RADICAL PEACE, larded with ghoulish collages that look like they were made by someone on an LSD trip, has a moldering 1960s flavor. One aging hippie, now a Granny for Peace, admits, "Destruction was my generation's greatest talent, and we were surrounded by a society that needed destroying."

All this could be dismissed as deranged drivel if it wasn't so dangerous, so undermining of the fundaments of our civilization.

Hathaway has been amply rewarded by the society he's trying to destroy. He's a college professor of American studies, teaching young people about our country.

Loathsome as the book is, I recommend it -- as a way of knowing your enemy. I'd go so far as to say it's essential reading for anyone who wants to understand what the radical left is up to these days. It takes us into the lives of these domestic insurgents, following them on their missions as they snatch a soldier from military detention and send him as a deserter to Sweden, slash the car tires of recruiters and hurl rocks through their windows, burn out computers with power surges, set fire to Army trucks.
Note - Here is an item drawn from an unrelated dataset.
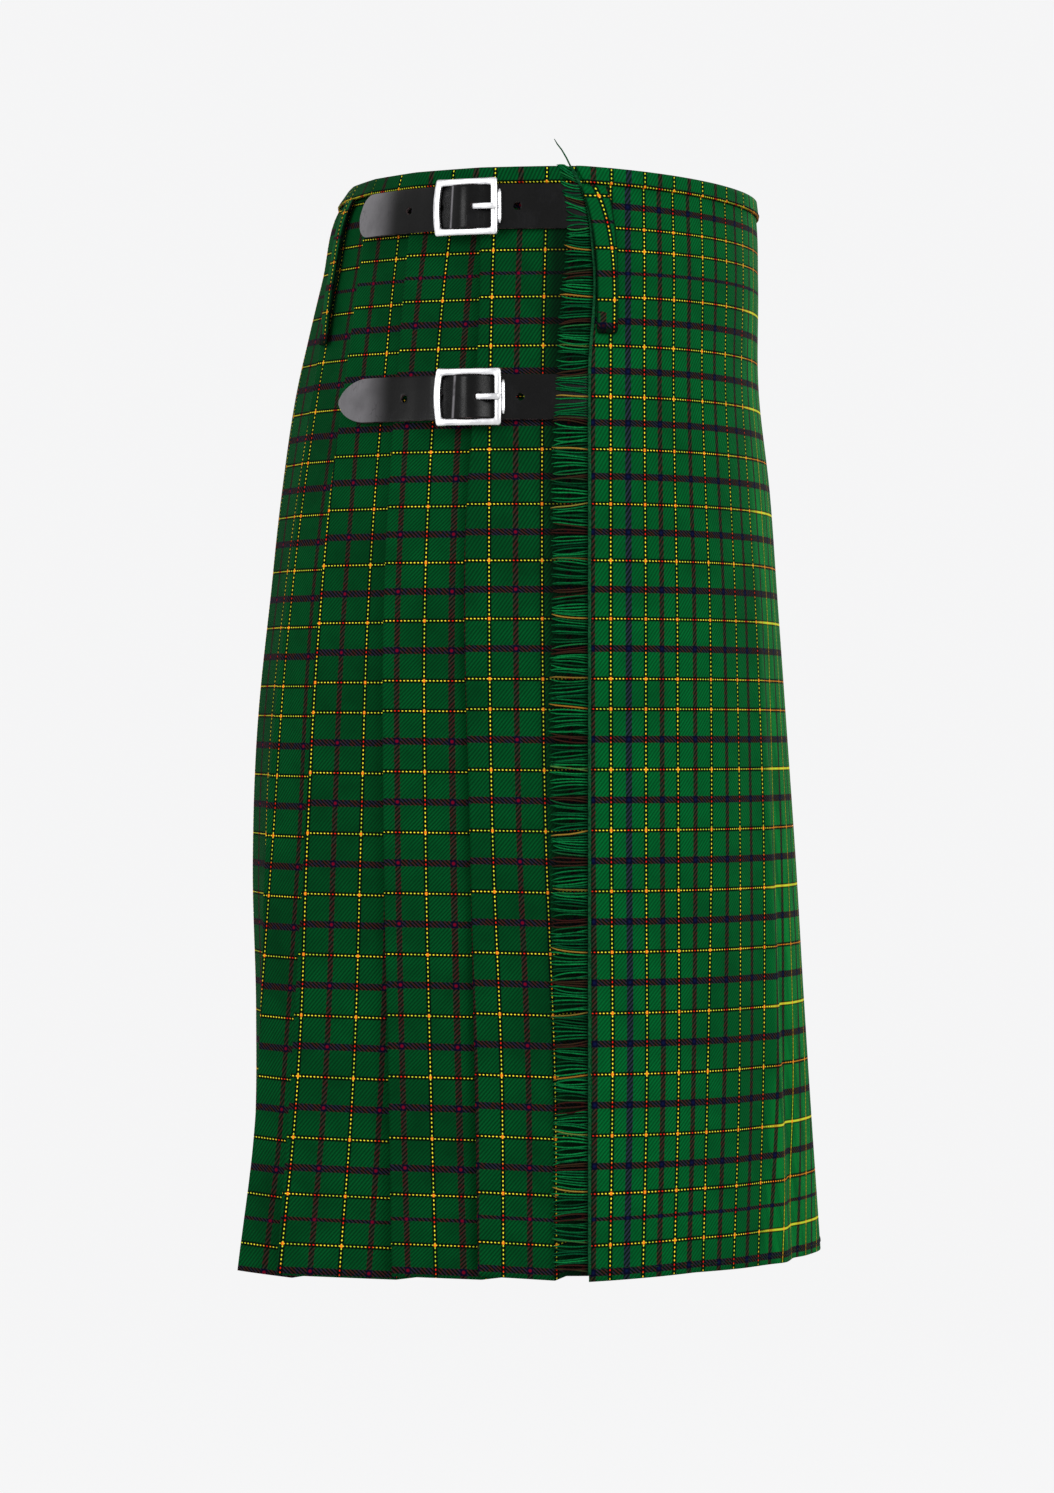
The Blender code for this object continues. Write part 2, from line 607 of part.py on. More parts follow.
# ---- straps and buckles -----------------------------------------------------------------------------
class Fastening:
    """One strap and its buckle, laid out from the buckle's centre."""

    def __init__(self, row, parts, cutters):
        self.row = row
        self.parts = parts
        self.cutters = cutters
        self.centre = behind_at(row.z, row.buckle)
        self.tip = behind_at(row.z, row.tip) - self.centre

    def at(self, back, up, out):
        """A point this far behind the buckle's centre, above it, and out of the ring."""
        return place(self.row.z + up, self.centre + back, out, self.row.side)

    def turned(self, back, up, out):
        """A matrix at such a point: X runs backwards along the strap, Z outwards."""
        spot = self.at(back, up, out)
        normal = (self.at(back, up, out + 0.001) - spot).normalized()
        along = (self.at(back + 0.001, up, out) - spot).normalized()
        across = normal.cross(along).normalized()
        matrix = Matrix((along, across, normal)).transposed().to_4x4()
        matrix.translation = spot
        return matrix

    def strap_lift(self, back):
        """The strap's centre above the ring: under both end bars and over the centre bar."""
        low = 0.5 * CLOTH + GAP + 0.5 * STRAP + SLACK
        under_bars = FRAME_LIFT - FRAME_WIRE - GAP - 0.5 * STRAP
        over_bar = BAR_LIFT + BAR_WIRE + 2.0 * GAP + 2.0 * TONGUE_WIRE + 0.5 * STRAP
        if abs(back) < STRAP_HUMP:
            share = 0.5 * (1.0 + math.cos(math.pi * back / STRAP_HUMP))
            return under_bars + (over_bar - under_bars) * share
        if back < 0.0:
            return max(low, under_bars - (-back - STRAP_HUMP) * STRAP_EASE)
        return max(low, under_bars - max(0.0, back - CHAPE_TAIL) * STRAP_FALL)

    def strap_stations(self):
        """Distances behind the buckle's centre, close together under the frame and at the tip."""
        front = self.strap_front(0.0)
        head = self.row.tip_length
        middle = np.linspace(-STRAP_MIDDLE, STRAP_MIDDLE, 14)
        before = np.linspace(front, -STRAP_MIDDLE, 6)[:-1]
        after = np.linspace(STRAP_MIDDLE, self.tip - head, 7)[1:]
        turns = [0.5 * math.pi * i / TIP_STEPS for i in range(1, TIP_STEPS + 1)]
        tip = [self.tip - head * math.cos(turn) for turn in turns]
        return [*before, *middle, *after, *tip]

    def strap_front(self, up):
        """Where the strap starts: at the apron's fringed edge, or at the fold on the left."""
        if self.row.side == LEFT:
            return MEET + CLOTH - self.centre
        return -apron_edge_at(self.row.z + up) + CLOTH - self.centre

    def strap(self):
        """The leather strap with its holes."""
        rows = [[], [], []]
        front = self.strap_front(0.0)
        for back in self.strap_stations():
            left = max(0.0, (self.tip - back) / self.row.tip_length)
            width = (1.0 - (1.0 - min(1.0, left)) ** self.row.tip_power) ** (1.0 / self.row.tip_power)
            width = max(width, TIP_BLUNT)
            for row, edge in zip(rows, (1.0, 0.0, -1.0)):
                up = edge * width * STRAP_HALF_WIDTH
                slant = (self.strap_front(up) - front) * max(0.0, 1.0 - (back - front) / STRAP_SLANT)
                row.append(self.at(back + slant, up, self.strap_lift(back)))
        name = "strap_" + self.row.name
        obj = wall(name, rows, STRAP, self.parts, material(name, LEATHER, 0.5))
        boolean(obj, self.hole_cutter(), "DIFFERENCE")

    def hole_cutter(self):
        """Round bars through the strap at its holes, the one at the tongue a little longer."""
        bm = bmesh.new()
        for step in (-1, 0, 1, 2):
            back = TONGUE_HOLE + step * HOLE_PITCH
            stretch = TONGUE_HOLE_STRETCH if step == 0 else 1.0
            matrix = self.turned(back, 0.0, self.strap_lift(back)) @ Matrix.Diagonal((stretch, 1, 1, 1))
            bmesh.ops.create_cone(
                bm,
                cap_ends=True,
                segments=HOLE_SIDES,
                radius1=HOLE_RADIUS,
                radius2=HOLE_RADIUS,
                depth=HOLE_CUT,
                matrix=matrix,
            )
        bmesh.ops.recalc_face_normals(bm, faces=bm.faces)
        return as_cutter(add_mesh("cut_holes_" + self.row.name, bm, self.cutters))

    def frame(self):
        """The buckle's ring with its bowed heel, joined to the centre bar."""
        name = "buckle_" + self.row.name
        inner_x = FRAME_HALF_LENGTH - FRAME_CORNER
        inner_z = FRAME_HALF_HEIGHT - FRAME_CORNER
        corners = ((inner_x, inner_z), (-inner_x, inner_z), (-inner_x, -inner_z), (inner_x, -inner_z))
        outline = []
        for quarter, (x, z) in enumerate(corners):
            for step in range(4):
                angle = 0.5 * math.pi * (quarter + step / 3.0)
                outline.append((x + FRAME_CORNER * math.cos(angle), z + FRAME_CORNER * math.sin(angle)))
        points = []
        for x, z in outline:
            bow = HEEL_BOW * (1.0 - abs(z) / FRAME_HALF_HEIGHT) if x > inner_x else 0.0
            points.append(self.at(x + bow, z, FRAME_LIFT))
        points.append(self.at(FRAME_HALF_LENGTH + HEEL_BOW, 0.0, FRAME_LIFT))
        look = material(name, STEEL, 0.3, 1.0)
        frame = tube(name, points, FRAME_WIRE, self.parts, look, cyclic=True)
        rise = FRAME_HALF_HEIGHT - BAR_INSET
        bend = STRAP_HALF_WIDTH - BAR_BEND
        high = FRAME_LIFT - BAR_SINK
        heights = ((-rise, high), (-bend, BAR_LIFT), (bend, BAR_LIFT), (rise, high))
        shaft = [self.at(0.0, up, lift) for up, lift in heights]
        bar = as_cutter(tube("join_bar_" + self.row.name, shaft, BAR_WIRE, self.cutters, None))
        boolean(frame, bar, "UNION")

    def tongue(self):
        """A wire hooked round the centre bar, up through the strap and onto the toe bar."""
        ring = BAR_WIRE + GAP + TONGUE_WIRE
        path = []
        for turn in TONGUE_TURNS:
            angle = math.radians(turn)
            path.append((ring * math.cos(angle), BAR_LIFT + ring * math.sin(angle)))
        rest = FRAME_LIFT + FRAME_WIRE + GAP + TONGUE_WIRE
        path.append((TONGUE_NECK[0], BAR_LIFT + TONGUE_NECK[1]))
        path.append((TONGUE_BEND[0], rest + TONGUE_BEND[1]))
        path.append((-FRAME_HALF_LENGTH + TONGUE_LAND, rest))
        path.append((-FRAME_HALF_LENGTH - TONGUE_OVERHANG, rest))
        points = [self.at(back, 0.0, lift) for back, lift in path]
        name = "tongue_" + self.row.name
        tube(name, points, TONGUE_WIRE, self.parts, material(name, STEEL, 0.3, 1.0))

    def roller(self):
        """The thin roller that lies along the outside of the toe bar."""
        back = -FRAME_HALF_LENGTH - FRAME_WIRE - ROLLER_WIRE - GAP
        lift = FRAME_LIFT - ROLLER_SINK
        ends = [self.at(back, up, lift) for up in (-ROLLER_HALF_LENGTH, ROLLER_HALF_LENGTH)]
        name = "roller_" + self.row.name
        tube(name, ends, ROLLER_WIRE, self.parts, material(name, STEEL, 0.3, 1.0))

    def chape(self):
        """The leather that is sewn under the strap and turned round the centre bar."""
        low = 0.5 * CLOTH + GAP + 0.5 * CHAPE
        eye = BAR_WIRE + GAP + 0.5 * CHAPE
        path = [(CHAPE_TAIL * share, low) for share in CHAPE_SHARES]
        path.append((CHAPE_BEND, low + GAP))
        for turn in CHAPE_TURNS:
            angle = math.radians(turn)
            path.append((eye * math.cos(angle), BAR_LIFT + eye * math.sin(angle)))
        edges = (CHAPE_HALF_WIDTH, -CHAPE_HALF_WIDTH)
        rows = [[self.at(back, up, lift) for back, lift in path] for up in edges]
        name = "chape_" + self.row.name
        obj = wall(name, rows, CHAPE, self.parts, material(name, LEATHER, 0.6))
        bm = bmesh.new()
        slot = self.turned(CHAPE_SLOT_BACK, 0.0, BAR_LIFT) @ Matrix.Diagonal((*CHAPE_SLOT, 1.0))
        bmesh.ops.create_cube(bm, size=1.0, matrix=slot)
        boolean(obj, as_cutter(add_mesh("cut_slot_" + self.row.name, bm, self.cutters)), "DIFFERENCE")

    def build(self):
        """Makes the five pieces."""
        self.strap()
        self.frame()
        self.tongue()
        self.roller()
        self.chape()


# ---- fringe -----------------------------------------------------------------------------------------
def strand_sway(index, period, shift):
    """A repeatable uneven number from -1 to 1."""
    return math.sin(index * period + shift) * math.cos(index * 0.37 * period + 1.3 * shift)


def make_fringe(parts):
    """A narrow strip on the over apron's cut edge, with threads that point backwards from it."""
    bm = bmesh.new()
    pitch = (TOP - HEM - FRINGE_TOP - FRINGE_FOOT) / STRANDS
    top = TOP - FRINGE_TOP

    def spot(z, behind, extra=0.0):
        out = layer_at(z) + 0.5 * CLOTH + 2.0 * GAP + 0.5 * FRINGE_THICKNESS + extra
        return place(z, behind, out)

    def spine(z):
        return bm.verts.new(spot(z, -apron_edge_at(z) - FRINGE_STRIP))

    def lip(z):
        return bm.verts.new(spot(z, -apron_edge_at(z) + GAP))

    back_above = spine(top)
    lip_above = lip(top)
    for i in range(STRANDS):
        z = top - i * pitch
        root_foot = lip(z - STRAND_SHARE * pitch)
        back_below = spine(z - pitch)
        lip_below = lip(z - pitch)
        bm.faces.new((back_above, lip_above, root_foot, lip_below, back_below))
        clump = strand_sway(i, 0.61, 0.4)
        length = STRAND_LENGTH * (STRAND_EVEN + STRAND_UNEVEN * strand_sway(i, 1.9, 2.2))
        hang = z - STRAND_DROOP * pitch + STRAND_CLUMP * clump
        tip_z = min(top, max(HEM + STRAND_FLOOR, hang))
        lift = STRAND_LIFT + STRAND_RUFFLE * clump
        tip = bm.verts.new(spot(tip_z, -apron_edge_at(z) + length, lift))
        bm.faces.new((lip_above, tip, root_foot))
        back_above = back_below
        lip_above = lip_below
    bmesh.ops.recalc_face_normals(bm, faces=bm.faces)
    obj = add_mesh("fringe", bm, parts, material("fringe", GREEN_DARK, 0.9))
    thicken(obj, FRINGE_THICKNESS)


def main():
    """Builds the kilt."""
    parts, cutters = clear_scene()
    make_cloth(parts)
    make_belt_loops(parts)
    for row in FASTENINGS:
        Fastening(row, parts, cutters).build()
    make_fringe(parts)


if __name__ == "__main__":
    main()
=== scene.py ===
"""Looks of the Scottish kilt: tartan cloth, fringe, straps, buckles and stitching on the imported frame.

Units are metres and +Z is up. The wearer faces -Y, so the right hip is at -X. A place on the cloth is
its height, its distance along the waist's ring behind a hip, and its distance out of that ring.
"""

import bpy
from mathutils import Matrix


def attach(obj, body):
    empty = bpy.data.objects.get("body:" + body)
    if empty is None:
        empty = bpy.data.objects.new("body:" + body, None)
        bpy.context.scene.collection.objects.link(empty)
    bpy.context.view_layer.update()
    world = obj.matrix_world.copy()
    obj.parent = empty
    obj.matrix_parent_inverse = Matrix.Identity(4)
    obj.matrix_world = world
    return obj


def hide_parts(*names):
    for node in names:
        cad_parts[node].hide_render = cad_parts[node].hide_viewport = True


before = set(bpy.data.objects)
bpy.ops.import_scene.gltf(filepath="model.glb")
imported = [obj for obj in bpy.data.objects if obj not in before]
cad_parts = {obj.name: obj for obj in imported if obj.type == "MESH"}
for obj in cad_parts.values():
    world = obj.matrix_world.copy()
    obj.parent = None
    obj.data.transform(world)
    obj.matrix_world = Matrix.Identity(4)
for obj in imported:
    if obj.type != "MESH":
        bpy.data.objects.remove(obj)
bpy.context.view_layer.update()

import logging
import math
from dataclasses import dataclass, field
from enum import Enum
from typing import Any, Callable, Optional, Sequence, Union

import bmesh
import bpy
import numpy as np
from mathutils import Vector

Array = np.ndarray
LOG = logging.getLogger("kilt")
BODY = "root"

# ---- sizes that several pieces share ----------------------------------------------------------------
CLOTH = 0.0012
GAP = 0.0003
BAND = 0.0012
LAYER = 0.0024
TOP = 0.022
BAND_FOOT = 0.013
SEAT = -0.210
HEM = -0.578
MEET = 0.010
MOUTH = 0.0020
UNDER_EDGE = 0.030
BACK_LOOP_INSET = 0.009  # the back loops lie this far inside their pleat's fold
BACK_LOOP_LEAN = 0.004  # and their feet this much further behind


class Side(Enum):
    """The hip that a piece is laid out from."""

    RIGHT = 1
    LEFT = -1


class Slot(Enum):
    """The finishes that the record names."""

    TARTAN = "tartan_wool"
    FRINGE = "fringe_wool"
    LEATHER = "black_leather"
    METAL = "satin_metal"


class Held(Enum):
    """How a sheet of cloth is held."""

    HUNG = "hung"
    FOLDED = "folded"
    STRETCHED = "stretched"


def linear(red: float, green: float, blue: float) -> tuple[float, float, float, float]:
    """A screen colour of 0 to 255 as the shader's own linear colour.

    Args:
        red, green, blue: the screen's numbers.

    Returns:
        The linear colour with an alpha of 1.
    """
    shares = [channel / 255.0 for channel in (red, green, blue)]
    lit = [s / 12.92 if s <= 0.04045 else ((s + 0.055) / 1.055) ** 2.4 for s in shares]
    return (lit[0], lit[1], lit[2], 1.0)


# ---- shader tools -----------------------------------------------------------------------------------
def math_operator(operation: str, swapped: bool = False) -> Callable[["Signal", "Number"], "Signal"]:
    """A way for two numbers to be joined by one Math node.

    Args:
        operation: the node's operation.
        swapped: whether the other number comes first.

    Returns:
        The method.
    """

    def join(self: "Signal", other: "Number") -> "Signal":
        """The operation's result."""
        return self._math(operation, other, self) if swapped else self._math(operation, self, other)

    return join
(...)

We get insight into their twisted thinking and subversive tactics so that we may better defend ourselves against them. RADICAL PEACE is important for understanding the current state of our country.

This book is further evidence that the hatred of America is reaching hysterical dimensions. Even Obama's liberalism isn't enough to satisfy these malcontents who are devoted to tearing down our nation and remaking it to suit their own radical ideology.

The question for all the rest of us is, Will we allow them to do it?


Joanne Eddington is an avid reader, a sometimes writer, and the mother of three children.